Осип Мандельштам оказался едва ли не единственным из великих русских поэтов, хорошо знавших и понимавших физику. Кадр из фильма «Сохрани мою речь навсегда». 2015
15 января 2016 года по новому стилю исполнилось 125 лет со дня рождения Осипа Мандельштама – поэта № 1 ХХ века: «Я рожден в ночь с второго на третье января девяносто одном/ Ненадежном году/ И столетия окружают меня огнем». Если Николай Гумилев был последним мужчиной России, то Осип Мандельштам оказался единственным мужчиной Страны Советов. Поэтому только благодаря его поэзии люди XIX века могут точно узнать, чем был век ХХ для России: «Век мой, зверь мой... Кровь строительница хлещет горлом из своих щелей/ Захребетник лишь трепещет на пороге наших дней... Там, где эллину светила красота/ Мне из черных дыр зияет срамота... Я трамвайная вишенка страшной поры/ И не знаю, зачем я живу… И всю ночь напролет жду гостей дорогих,/ Шевеля кандалами цепочек дверных... Наглей комсомольской ячейки/ И вузовской песни наглей/ Присевших на школьной скамейке/ Учить щебетать палачей».
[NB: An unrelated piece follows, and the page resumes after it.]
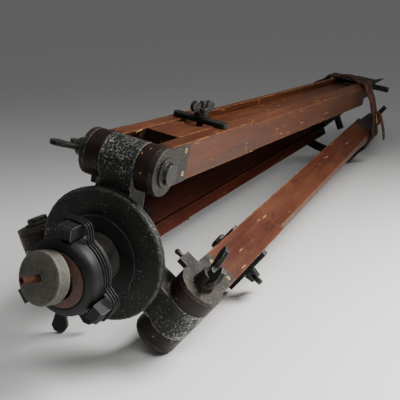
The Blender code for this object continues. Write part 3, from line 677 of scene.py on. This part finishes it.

И не удивительно, что Мандельштам оказался едва ли не единственным из великих русских поэтов, хорошо знавших и понимавших физику. Сей факт подтверждает истину о том, что единственным достойным интеллектуальным занятием для мужчины является физика. И даже если ты поэт, но совершенно ничего не понимаешь в простейших законах динамики, то вряд ли тебя можно назвать настоящим мужчиной.
Вообще говоря, никаких документальных свидетельств того, что Мандельштам штудировал книги по физике, нет; хотя один из его исследователей, Евгений Шраговиц, смело предположил в своей статье, что книгой, которую Мандельштам мог читать, сочиняя свои «Восьмистишья», могли быть «Основы квантовой механики» Поля Дирака, первое издание которой в СССР вышло в 1932 году. В этой гипотезе более всего изумляет смелость, с которой она выдвинута. Поэтому вряд ли она дает какие-либо основания для внятных заключений. Однако точно известно, что одним из людей, с которыми Мандельштам тесно общался, был Вениамин Федорович Каган, выдающийся математик, геометр, читавший в 20-х годах в Московском университете лекции по теории относительности. Одним из слушателей этих лекций был Игорь Евгеньевич Тамм – самый известный, наряду с Ландау, советский физик-теоретик, нобелевский лауреат.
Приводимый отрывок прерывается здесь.